Os dados não se reproduzem na evolução de outros tipos de delitos. "Os números se encaixam no padrão amplamente denunciado de um aumento dos crimes de ódio depois do referendo", afirma o relatório. Os números começaram a cair em agosto, mas continuam sendo significativamente superiores aos de antes do plebiscito.
Bernard Hogan-Howe, alto comandante da Polícia Metropolitana de Londres, o maior corpo policial do país, também comentou, há alguns dias, "um pico horrível" nos crimes de ódio relacionados ao referendo. "Não podemos dizer que tudo se deve ao Brexit, mas há um claro aumento desde então. Os cidadãos do Leste Europeu, particularmente, sofreram os ataques que colocamos na categoria de delitos racistas. Portanto, há certamente um aumento relacionado a isso", explicou.
Após a apresentação do relatório, a ministra do Interior, Amber Rudd, disse que "o ódio não tem lugar no país" e se mostrou "determinada" a erradicá-lo. Ela sugeriu que o aumento pode estar relacionado com o fato de cada vez mais pessoas denunciarem esse tipo de ataque. "Estou satisfeita em ver que a ação do Governo está funcionando e que mais vítimas estejam confiantes para denunciar esses delitos", afirmou.
O número de crimes de ódio disparou 41% em julho (com 5.468 delitos racistas), em relação ao mesmo mês do ano passado
Os dados indicam que o acirrado debate despertado pelo referendo, submetendo a escrutínio público a liberdade de movimento de cidadãos europeus, produziu um aumento do sentimento anti-imigração. O instituto de pesquisa Ipsos Mori publicou, na quinta-feira, uma enquete na qual se pergunta a cidadãos de 25 países quais são os assuntos que mais os preocupam. A sondagem revelou que no Reino Unido, o que mais preocupa é a imigração (42%). E não só isso: das 25 nações examinadas, esse também o país onde a preocupação com o tema é maior, à frente de outros como a Alemanha, a Suécia e até a Turquia, muito mais afetados pela crise dos refugiados resultada do conflito na Síria.
Uma petição de informação pública formulada pelo jornal The Independent revelou que, na semanas posteriores ao referendo, os delitos de ódio cresceram em maior medida nas regiões que tinham votado para sair da UE. É o caso de Harlow, onde 68% dos moradores apoiou o Brexit. O subúrbio é um sonhado emblema da mobilidade social e expoente do ambicioso urbanismo socialista de Clement Attlee, que o planejou para alojar a classe trabalhadora expulsa do leste de Londres pelos bombardeios alemães. Harlow passou, neste século, de reduto do chamado New Labour (novo trabalhismo) a território tory (conservador). Hoje se encontra entre os 30 municípios ingleses com maior proporção de cidadãos do Leste Europeu.

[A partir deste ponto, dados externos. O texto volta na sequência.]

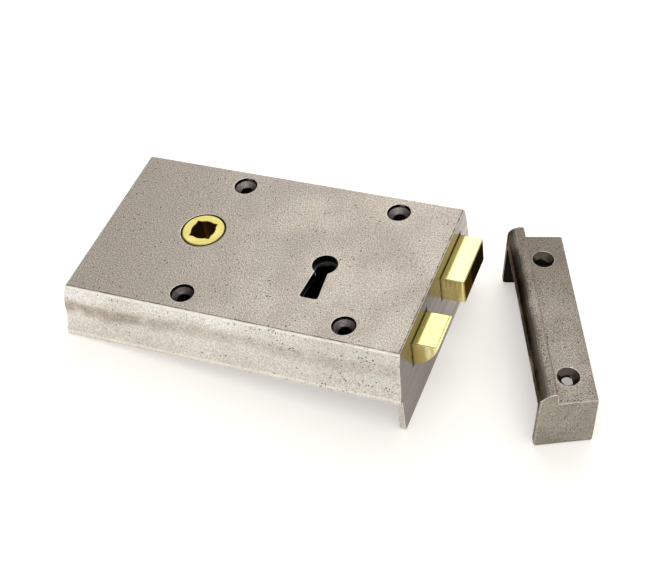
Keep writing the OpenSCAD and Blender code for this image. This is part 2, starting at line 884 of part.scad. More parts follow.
// Rings square to the wire, which leans by the coil's pitch
coil_lean = atan2(
    (spring_to - spring_from) / coil_turns, 2 * PI * coil_r
);
coil_mesh = [
    for (i = [0 : coil_last], s = [0 : coil_sides - 1])
    let (
        a = 360 * i / coil_rings_per_turn,
        b = 360 * s / coil_sides,
        out = [0, cos(a), sin(a)],
        ahead = [cos(coil_lean), sin(coil_lean) * sin(a), -sin(coil_lean) * cos(a)]
    )
    coil_points[i] + wire_r * (cos(b) * out + sin(b) * ahead)
];
coil_faces = concat(
    [
        for (i = [0 : coil_last - 1], s = [0 : coil_sides - 1])
        let (
            p = i * coil_sides + s,
            q = i * coil_sides + (s + 1) % coil_sides
        )
        each [[p, p + coil_sides, q], [q, p + coil_sides, q + coil_sides]]
    ],
    [for (s = [1 : coil_sides - 2]) [0, s, s + 1]],
    [
        for (s = [1 : coil_sides - 2])
        let (first = coil_last * coil_sides) [first, first + s + 1, first + s]
    ]
);
coil_gap = min([
    for (i = [0 : coil_last - 6], j = [i + 6 : min(i + 10, coil_last)])
    norm(coil_points[i] - coil_points[j])
]) - 2 * wire_r;
echo(latch_spring_least_gap_mm = coil_gap);

module latch_spring() {
    color(spring_steel) on_table() polyhedron(points = coil_mesh, faces = coil_faces);
}

module latch_spring_post() {
    color(steel) on_table() translate([-inner_end, spindle_up, bolt_mid])
        rotate([0, 90, 0]) cylinder(h = post_len, r = post_r);
}

// Detent, a leaf whose nose drops into a notch at each end of the throw

leaf_path = [
    [peg_x + peg_r + 0.3, peg_y],
    [nose_x - 8, dead_tail_top + 2.8],
    [nose_x - 4, dead_tail_top + 2.4],
    [nose_x - 1.6, dead_tail_top + 0.6],
    [nose_x, dead_tail_top - notch_d + 1.5],
    [nose_x + 1.6, dead_tail_top + 0.6],
    [nose_x + 3.6, dead_tail_top + 2.2]
];

module detent_spring() {
    eye_r = peg_r + pin_gap;
    leaf_z = bolt_mid - leaf_w / 2;
    color(spring_steel) on_table() difference() {
        union() {
            at_height(leaf_z, leaf_w) polygon(strip(leaf_path, leaf_t));
            rod_z([peg_x, peg_y], eye_r + leaf_t, leaf_z, leaf_w);
        }
        rod_z([peg_x, peg_y], eye_r, leaf_z - over, leaf_w + 2 * over);
    }
}

module detent_spring_peg() {
    color(steel) on_table() rod_z([peg_x, peg_y], peg_r, plate_t, inner_top - plate_t);
}

// Keep, an open box with a nosing over its mouth

module keep_body() {
    intersection() {
        translate([0, 0, -over]) linear_extrude(keep_h + nosing_r + 2 * over)
            polygon(keep_plan);
        translate([0, keep_len / 2, 0]) along_y(keep_len + 2 * keep_splay + 2 * over)
            polygon(keep_section);
    }
}

module keep_hollow() {
    side = keep_w - keep_wall;
    intersection() {
        translate([0, keep_len / 2, 0]) along_y(keep_len + 2 * keep_splay) polygon([
            [-2, -over], [side, -over], [side - keep_draft, ceiling_z],
            [nosing_w - 1, ceiling_z], [1.5, mouth_z], [-2, mouth_z]
        ]);
        linear_extrude(2 * keep_h, center = true) polygon([
            [-2, keep_wall - keep_splay], [side, keep_wall],
            [side, keep_len - keep_wall], [-2, keep_len + keep_splay - keep_wall]
        ]);
    }
}

module keep() {
    color(pewter) beside_lock() difference() {
        keep_body();
        keep_hollow();
        for (p = keep_fix_places)
            translate([p.x, p.y, keep_h])
                countersunk_hole(fix_r, keep_sink_r, 0.3, keep_plate + over);
    }
}

case();
back_plate();
back_plate_screws();
keyhole_ward_front();
keyhole_ward_rear();
follower();
follower_washer();
latch_head();
latch_tail();
latch_rivets();
latch_guide();
latch_guide_screws();
latch_spring();
latch_spring_post();
dead_bolt_head();
dead_bolt_tail();
dead_bolt_rivets();
dead_bolt_stump();
detent_spring();
detent_spring_peg();
keep();
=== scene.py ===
"""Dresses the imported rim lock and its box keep, and sets up the plain studio that shows them.

The lock leans on its lip, so its surfaces are placed in the lock's own axes: along (X) runs out of
the forend, across (Y) runs towards the dead bolt, and up (Z) stands out of the face. The keep has
the same three axes, turned about the vertical. Every length is in metres.
"""

import json
import logging
from dataclasses import dataclass, field
from enum import Enum
from functools import cached_property, reduce
from math import atan2, cos, pi, sin

import bpy
from bpy.types import Material, Node, NodeSocket, NodeTree
from mathutils import Matrix, Vector


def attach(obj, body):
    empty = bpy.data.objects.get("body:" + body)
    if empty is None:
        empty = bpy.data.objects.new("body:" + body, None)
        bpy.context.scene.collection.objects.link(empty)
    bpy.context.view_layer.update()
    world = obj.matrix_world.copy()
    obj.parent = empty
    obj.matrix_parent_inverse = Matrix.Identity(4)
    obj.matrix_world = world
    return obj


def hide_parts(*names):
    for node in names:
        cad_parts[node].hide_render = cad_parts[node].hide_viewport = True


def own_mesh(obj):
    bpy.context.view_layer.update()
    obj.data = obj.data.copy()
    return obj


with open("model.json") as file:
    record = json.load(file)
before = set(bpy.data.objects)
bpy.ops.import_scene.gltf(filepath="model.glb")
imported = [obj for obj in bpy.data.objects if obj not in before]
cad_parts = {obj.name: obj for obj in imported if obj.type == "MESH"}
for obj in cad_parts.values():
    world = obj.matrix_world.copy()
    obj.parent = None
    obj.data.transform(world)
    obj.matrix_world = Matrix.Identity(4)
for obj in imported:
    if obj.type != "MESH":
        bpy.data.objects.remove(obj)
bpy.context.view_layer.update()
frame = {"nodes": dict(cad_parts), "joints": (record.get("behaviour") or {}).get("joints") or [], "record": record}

log = logging.getLogger("rim_lock")

Colour = tuple[float, float, float, float]
Triple = tuple[float, float, float]
Feed = NodeSocket | float | Vector | Colour | Triple
Parts = dict[str, NodeSocket]
Pair = tuple[Vector, Vector]
Span = tuple[float, float]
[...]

Mas nem mesmo Londres, onde o voto pela permanência venceu, está isenta desse tipo de crimes. O prefeito anunciou uma política de "tolerância zero", e em alguns bairros do centro é possível ver cartazes incentivando as vítimas a denunciar.
No primeiro domingo após o referendo, a sede da associação cultural polonesa da capital amanheceu com uma pichação xenófoba. No dia seguinte, o local foi inundado por maços de flores e cartas de apoio enviados a partir de todos os cantos do país. Também houve flores e cartas no bando de Harlow junto ao qual Arkadiusz Jóźwik foi assassinado. Na última quinta-feira, passava por ali o aposentado David. "O referendo foi a desculpa de uma minoria para dizer em voz alta o que antes silenciavam", disse. "Mas eles não passam disso, uma minoria. Não devemos permitir que ganhem".